5. July 4, 1986 (“The Bochy” did it): Bruce Bochy is best known for managing the Giants to three World Series championships since 2010. But before he became the game’s most successful manager of the decade, Bochy was a backup catcher for nine seasons, including five with the San Diego Padres (1983-87).
On July 4, 1986, the Cubs and Bochy’s Padres engaged in a pitcher’s duel at San Diego’s Jack Murphy Stadium.
Ex-Giant Gary Mathews hit a sacrifice fly in the top of eight to tie the score. In the bottom of the ninth, Bochy hit one of his 26 career homers off of Cubs’ reliever Ray Fontenot, giving the Padres a 2-1 win and further demoralizing a Cubs’ team careening toward a 90 loss season. (While the Giants weren’t involved in this game, the hero of this contest is a Giants’ icon).
6. Beanball karma 22 years later: In the Cubs’ opening Spring Training game of 1993, Giants’ pitcher Mike Jackson plunked Ryne Sandberg, breaking a bone in Sandberg’s hand and sidelining him until April 30th at Cincinnati.
Exactly 22 years to the day this March, Cubs’ farmhand Corey Black struck Giants’ outfielder Hunter Pence with a pitch in a Spring Training game, fracturing Pence’s forearm. Pence did not make his regular season debut until May 16, also at Cincinnati.
7. September 28, 1998 (“Rod Beck’s revenge”) The Cubs and Giants each finished the regular season with 89-73 records, leading to a one-game playoff at Wrigley Field on a brisk Monday evening. Managing the Giants was future Cubs’ skipper Dusty Baker.
The Cubs took a 5-2 lead into the bottom of the ninth inning, when the Giants scratched across a run.
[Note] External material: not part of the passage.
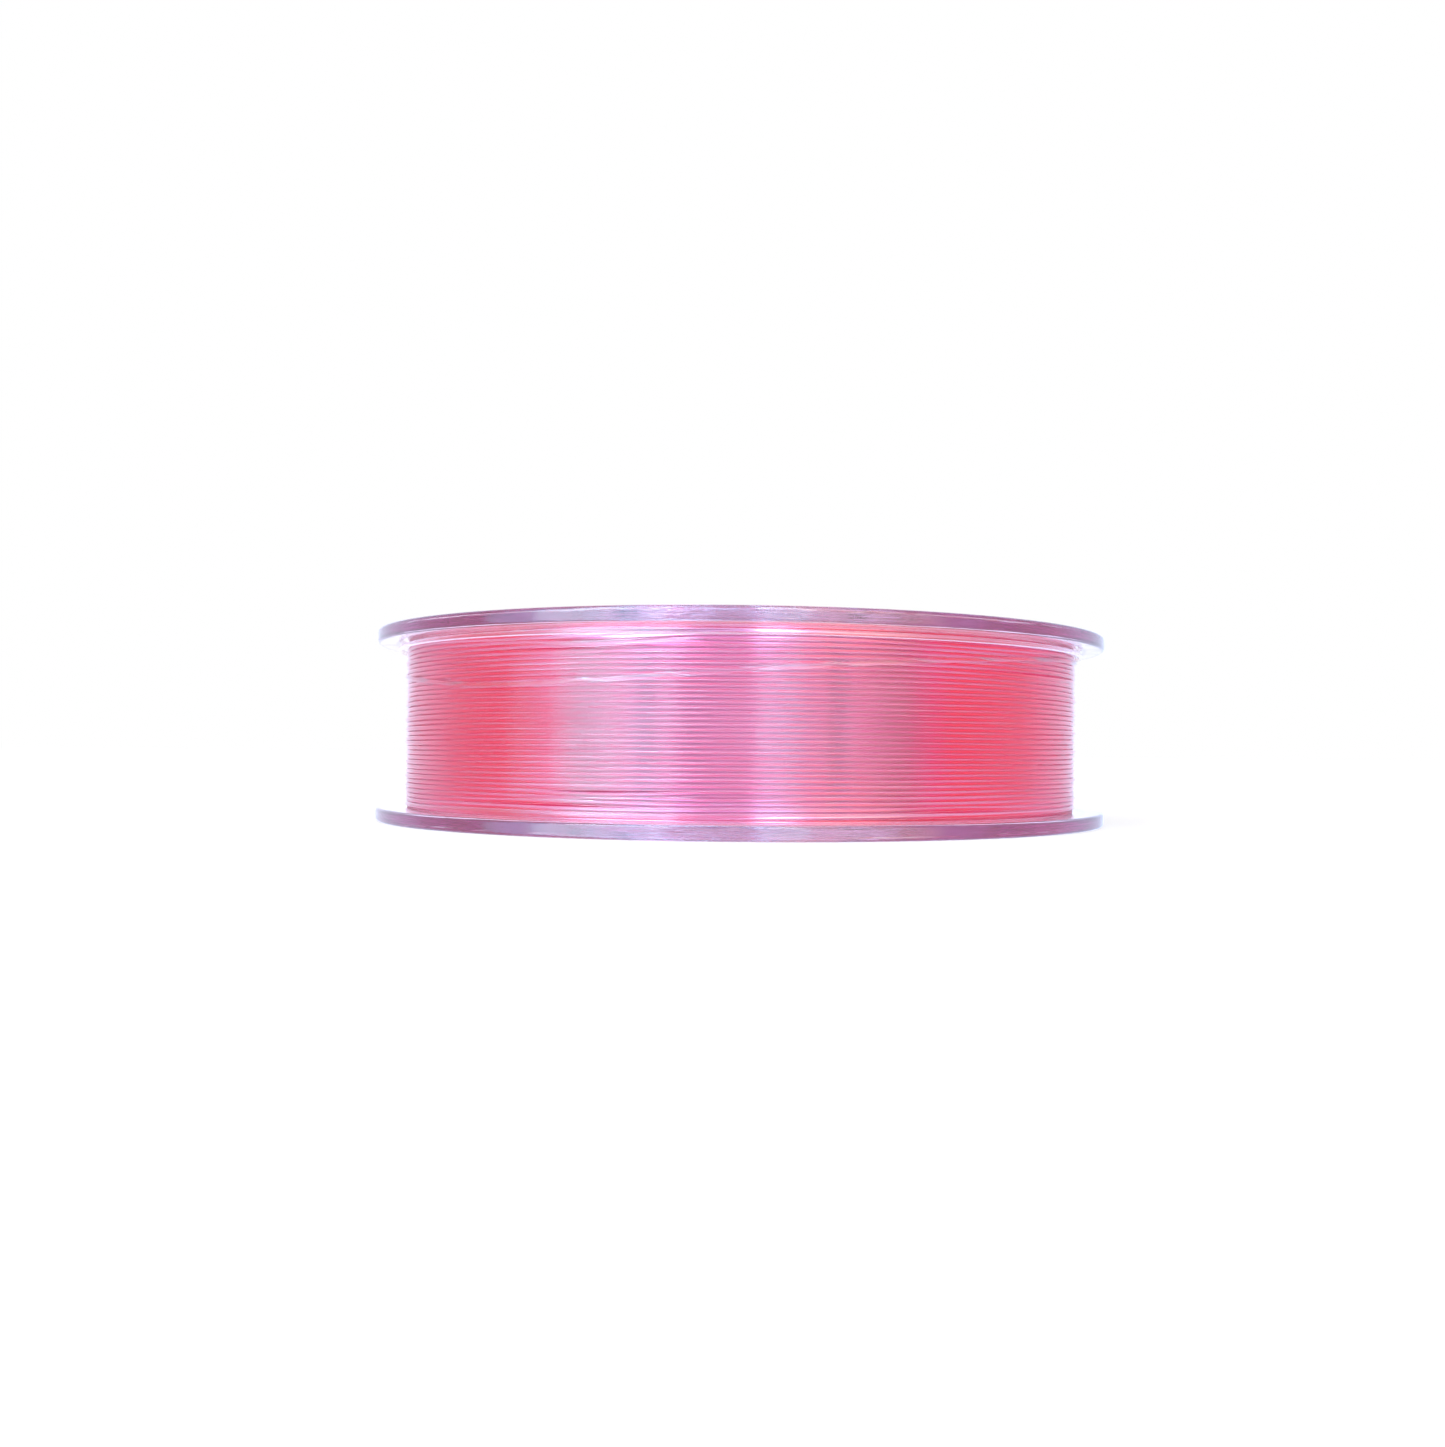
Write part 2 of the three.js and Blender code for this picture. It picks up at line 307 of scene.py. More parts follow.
def add_node(tree, kind, settings=None, values=None, links=None):
    """Adds a node, sets its options and sockets, and joins its inputs to other nodes' outputs."""
    node = tree.nodes.new(kind)
    for name, value in (settings or {}).items():
        setattr(node, name, value)
    for socket, value in (values or {}).items():
        node.inputs[socket].default_value = value
    for socket, output in (links or {}).items():
        tree.links.new(output, node.inputs[socket])
    return node


def new_material(name):
    """An empty material and its node tree."""
    material = bpy.data.materials.new(name)
    material.use_nodes = True
    material.node_tree.nodes.clear()
    return material, material.node_tree


def sent_on(tree, rays):
    """1 for a ray that gloss or a see-through surface sends on, and 0 for any other."""
    either = add_node(
        tree,
        "ShaderNodeMath",
        settings={"operation": "MAXIMUM"},
        links={0: rays["Is Glossy Ray"], 1: rays["Is Transmission Ray"]},
    )
    return either.outputs[0]


def notch_walls(tree, place, start, half_width):
    """1 on the walls of the notch, which starts at that radius, and 0 elsewhere."""
    outward = (math.cos(NOTCH_AZIMUTH), math.sin(NOTCH_AZIMUTH), 0)
    sideways = (-outward[1], outward[0], 0)
    along, across = (
        add_node(
            tree,
            "ShaderNodeVectorMath",
            settings={"operation": "DOT_PRODUCT"},
            values={1: way},
            links={0: place},
        ).outputs["Value"]
        for way in (outward, sideways)
    )
    past = add_node(
        tree,
        "ShaderNodeMath",
        settings={"operation": "GREATER_THAN"},
        values={1: start},
        links={0: along},
    )
    beside = add_node(
        tree,
        "ShaderNodeMath",
        settings={"operation": "COMPARE"},
        values={1: 0, 2: half_width},
        links={0: across},
    )
    both = add_node(
        tree,
        "ShaderNodeMath",
        settings={"operation": "MULTIPLY"},
        links={0: past.outputs[0], 1: beside.outputs[0]},
    )
    return both.outputs[0]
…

Burly ex-Giants’ closer Rod Beck, whose 199 career saves were the most in Giants’ history at the time, closed it out by inducing a pop out to first base by ex-Cub Joe Carter.
Ex-Cubs’ Shawon Dunston and Rey Sanchez were members of the Giants; ex-Giant LHP Terry Mulholland a member of the Cubs.
Today
If form holds, look for former Cubs Marlon Byrd, just acquired in a trade from Cincinnati, and Angel Pagan, assuming he is activated from the disabled list, to play a key role for the Giants in the 2015 iteration of this rivalry. History suggests that the Giants and Cubs should deliver some zany dramatics this week.